At Glyndebourne, she has appeared as Lady Macbeth, Elettra (Idomeneo) and Leonore. Roles with English National Opera include an acclaimed Violetta, Emilia Marty (The Makropulos Case), Natasha in the British stage première of War and Peace and the title roles in Salome, Aida, Arabella, Lady Macbeth of Mtsensk and Der Rosenkavalier. Rehearsals for Salome and an interview with Barstow were featured in a December 1975 episode of the BBC television programme Arena.
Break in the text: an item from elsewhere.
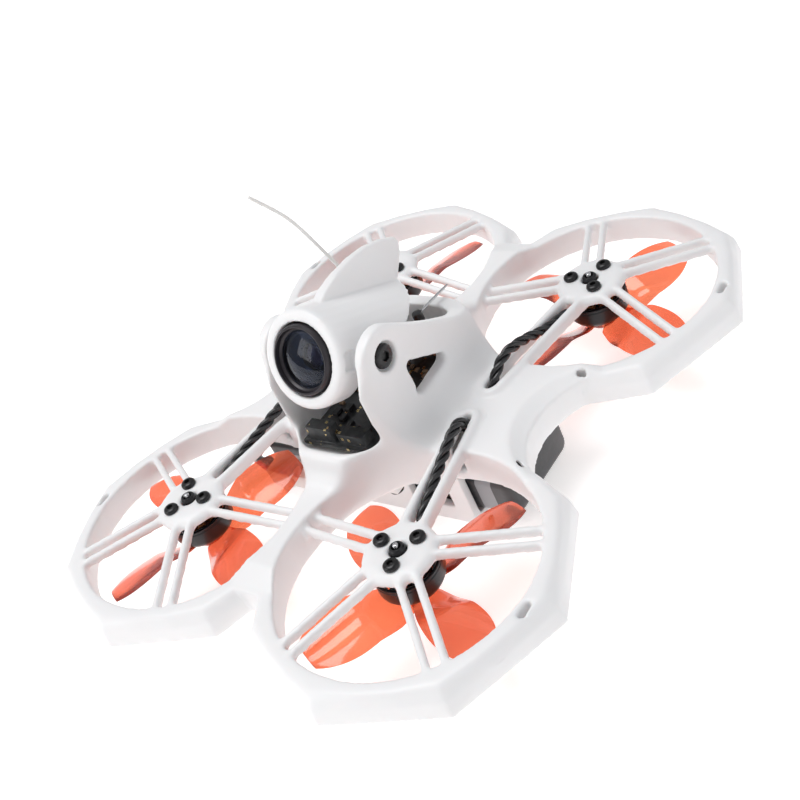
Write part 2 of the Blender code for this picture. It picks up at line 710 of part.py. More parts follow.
# ---------------------------------------------------------------- power
def make_battery_tray():
    """Sleeve under the body; four ears clamp the board against the frame."""
    tray = box((-16.5, -10.2, 0.0), (16.5, 10.2, TRAY_TOP))
    add(tray, box((-7.0, -14.6, CHANNEL_TOP), (7.0, 14.6, TRAY_TOP)))
    cut(tray, box((-20, -8.7, CHANNEL_FLOOR), (20, 8.7, CHANNEL_TOP)))
    for sx in (-1, 1):
        for sy in (-1, 1):
            x, y = sx * POST_X, sy * POST_Y
            add(tray, turned(((1.8, TRAY_TOP - 0.5), (1.8, BOARD_UNDER - GAP)), 14, x, y))
            cut(tray, turned(((0.75, 0), (0.75, 40)), 10, x, y))
    for sx in (-1, 1):
        middle = sx * 9.0
        cut(tray, box((middle - 4.2, -12, 3.4), (middle + 4.2, 12, CHANNEL_TOP - 2.0)))
    cut(tray, box((-12.5, -6.0, -1.0), (12.5, 6.0, 3.0)))
    return piece(tray, "battery_tray", white_plastic(), flat=True)


def make_tray_screws():
    number = 0
    for sx in (-1, 1):
        for sy in (-1, 1):
            number += 1
            screw = pan_screw(sx * POST_X, sy * POST_Y, CHANNEL_TOP - GAP, 6.6, down=False)
            piece(screw, f"tray_screw_{number}", black_steel())


def make_battery():
    """One-cell pack lying across the drone, its lead end further out of the tray."""
    half_y = BATTERY_HALF_DEPTH
    low, high = CHANNEL_FLOOR + GAP, CHANNEL_TOP - GAP
    middle = (low + high) / 2
    tall = (high - low) / 2
    rounding = 1.2
    outline = []
    for sy, sz, first in ((1, 1, 0), (-1, 1, 90), (-1, -1, 180), (1, -1, 270)):
        outline += arc(sy * (half_y - rounding), middle + sz * (tall - rounding), rounding, first, first + 90, 4)
    pack = loft([[(x, y, z) for y, z in outline] for x in BATTERY_ENDS])
    return piece(pack, "battery", battery_wrap(), (0, 0, middle))


def make_power_leads():
    """Plug and socket at the nose-right corner, with their two pairs of leads."""
    z = DUCT_FOOT - 2.6
    plug = box((-21.4, -15.9, z - 1.7), (-16.6, -11.1, z + 1.7))
    piece(plug, "battery_plug", plug_white(), flat=True)
    socket = box((-16.3, -15.6, z - 1.5), (-11.7, -11.4, z + 1.5))
    piece(socket, "board_socket", plug_white(), flat=True)
    for name, material, off in (("red", wire_red(), -0.95), ("black", wire_black(), 0.95)):
        out = [(-21.8, -13.5), (-24.0, -13.4), (-28.0, -12.2), (-31.2, -9.0), (-32.2, -5.4), (-31.6, -2.4),
               (-29.4, -1.4)]
        drop = (0.0, 0.0, -0.3, -1.4, -2.4, -3.0, -3.1)
        loop = [(x, y, z + d + off) for (x, y), d in zip(out, drop)]
        tube(loop, 1.5, f"battery_lead_{name}", material, 2.2, 1)
        bend = 2.3 - off * 0.9
        back = []
        for degrees, climb in ((-90, 0.0), (-60, 0.3), (-30, 0.9), (0, 2.0)):
            angle = math.radians(degrees)
            back.append((-11.3 + bend * math.cos(angle), -11.2 + bend * math.sin(angle), z + climb))
        back += [(-11.3 + bend, y, BOARD_UNDER - d) for y, d in ((-11.0, 2.0), (-10.3, 1.3), (-9.0, 1.1))]
        tube(back, 1.4, f"board_lead_{name}", material, 2.2, 1)


make_frame()
for place in ROTORS:
    make_motor_base(place)
    make_motor_bell(place)
    make_shaft(place)
    make_propeller(place)
    make_hub_screws(place)
    make_motor_leads(place)
make_camera_pod()
make_camera_body()
make_lens()
make_pivot_screw(1, "pivot_screw_left")
make_pivot_screw(-1, "pivot_screw_right")
make_flight_controller()
make_video_transmitter()
make_usb_port()
make_bind_switch()
make_camera_ribbon()
make_antennas()
make_battery_tray()
make_tray_screws()
make_battery()
make_power_leads()
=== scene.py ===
import math
import random

import bmesh
import bpy
import numpy as np
from mathutils import Matrix, Vector


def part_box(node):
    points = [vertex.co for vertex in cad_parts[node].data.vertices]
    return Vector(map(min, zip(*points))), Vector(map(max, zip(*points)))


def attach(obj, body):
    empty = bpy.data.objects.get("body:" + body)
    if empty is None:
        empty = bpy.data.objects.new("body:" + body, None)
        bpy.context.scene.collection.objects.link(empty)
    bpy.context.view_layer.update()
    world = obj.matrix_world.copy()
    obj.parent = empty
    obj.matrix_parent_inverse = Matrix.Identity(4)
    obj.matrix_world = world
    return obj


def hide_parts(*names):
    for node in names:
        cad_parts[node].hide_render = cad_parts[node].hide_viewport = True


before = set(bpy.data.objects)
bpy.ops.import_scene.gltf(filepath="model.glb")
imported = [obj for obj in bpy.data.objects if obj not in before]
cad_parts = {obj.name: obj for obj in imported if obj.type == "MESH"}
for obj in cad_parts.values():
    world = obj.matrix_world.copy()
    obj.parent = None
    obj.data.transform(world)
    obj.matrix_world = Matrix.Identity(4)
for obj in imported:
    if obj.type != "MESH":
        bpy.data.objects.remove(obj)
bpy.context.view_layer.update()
MM = 0.001

# ---------------------------------------------------------------------------------------
# Camera, floor and light.  The drone stands on a large white sweep under three soft boxes,
# as small products are shot, and is seen from its front left, well from above.
scene = bpy.context.scene
scene.view_settings.view_transform = "Standard"
scene.view_settings.look = "None"
eye = Vector((127.558, -105.937, 132.531)) * MM
aim = Vector((3.789, -2.722, 18.6)) * MM
roll = -0.46293
forward = (aim - eye).normalized()
level = forward.cross(Vector((0, 0, 1))).normalized()
upright = level.cross(forward)
across = level * math.cos(roll) + upright * math.sin(roll)
above = upright * math.cos(roll) - level * math.sin(roll)
lens_data = bpy.data.cameras.new("camera")
lens_data.lens = 54.98
lens_data.sensor_width = 36.0
lens_data.clip_start = 0.005
lens_data.clip_end = 20.0
camera = bpy.data.objects.new("camera", lens_data)
scene.collection.objects.link(camera)
camera.matrix_world = Matrix.Translation(eye) @ Matrix((across, above, -forward)).transposed().to_4x4()
scene.camera = camera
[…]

For her performance as Jeanne in the UK premiere of The Devils of Loudun at the London Coliseum in 1973 with Geoffrey Chard, were reported as "among the most remarkable on our postwar operatic stage. The enormous vocal range and the comparably enormous range of movement and gesture were welded into faultless wholes".

Among other engagements outside the British Isles, she has appeared at the New York Metropolitan Opera, Lyric Opera of Chicago, the Vienna State Opera and the Bayreuth Festival.
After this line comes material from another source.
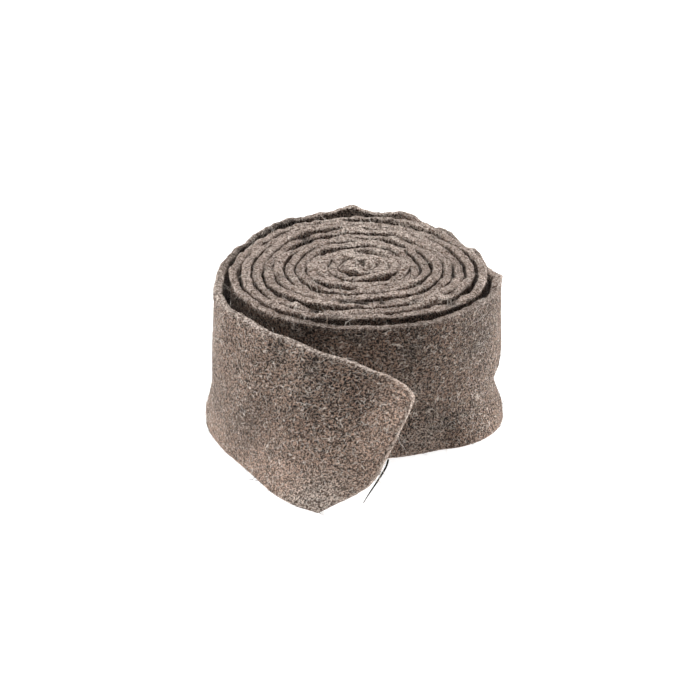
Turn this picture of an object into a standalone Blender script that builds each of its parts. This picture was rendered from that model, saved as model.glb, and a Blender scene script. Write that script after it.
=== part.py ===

Latterly, she has performed a number of roles with Opera North, including Alice Ford, Lady Macbeth, Kostelnicka in Jenůfa, Marie in Wozzeck, Lady Billows in Albert Herring and in the title roles of Gloriana, Médée and Aida. Also for Opera North in 2021 (revived 2022) she sang, and spoke, the role of Madame Armfeldt in A Little Night Music by Stephen Sondheim.

On 22 March 1986 Barstow reprised her role as Salome, this time at the Seattle Opera House, performing the Dance of the Seven Veils. She danced a choreography by Mark Morris, wearing a costume designed by Sarah Nash Gates, involving the literal removal of seven veils. At the end of the number Barstow was wearing only a G-string.

On 16 November 1986 Barstow performed an opera gala night for Opera North with David Lloyd Jones as conductor.

In October 2011 she appeared as the Countess in The Queen of Spades, also with Opera North. She reprised the role at The Grange Festival's production in 2023.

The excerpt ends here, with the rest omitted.